Inji, a 61-year-old female Sumatran orangutan, was "humanely" euthanized by zoo officials on Sunday after her health had deteriorated, according to Bob Lee, who oversees the zoo's animal areas.

"We knew she couldn't live forever, but this really hurts, and I know many visitors are grieving along with us," Lee said in a statement, according to KIRO 7. "Inji's ability to connect with people was incredible. She inspired generations."

Orangutans who live in the wild rarely live past the age of 40, the zoo shared in their release regarding Inji's passing. In Inji's case, she made it to her late 50s before she began to slow down physically and mentally.

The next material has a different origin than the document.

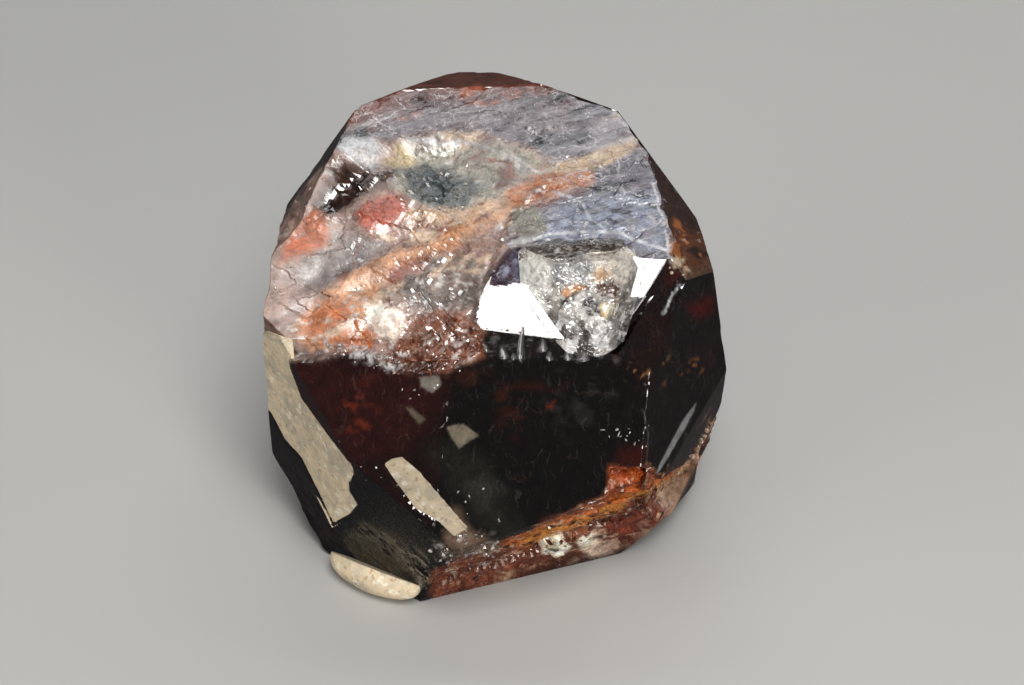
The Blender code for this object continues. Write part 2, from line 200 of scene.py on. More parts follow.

"She was moving stiffly, rarely left her nest box, and was no longer interested in even her favorite foods," said Lee, who added that the decision to euthanize Inji came once the primate's pain medications stopped providing her relief.

Inji, born on an unknown date in 1960, came to the United States through wild animal trade while it was still legal and was brought to the Oregon Zoo by her owner, KIRO 7 reported.

Following Inji's death, the zoo posted a heartfelt tribute on Instagram, mourning the loss of the beloved ape.

"Inji inspired generations to take action for her species, including her care staff, who now help rehab orphaned orangutans in Indonesia," the zoo wrote. "They kept Inji in great shape throughout her life, and their close bond brought her comfort in her golden years. She'll always be remembered for her gentle spirit."

According to KIRO 7, the Oregon Zoo plans to honor Inji at its Primate Forest, a new habitat for chimpanzees and orangutans that is scheduled to open this spring.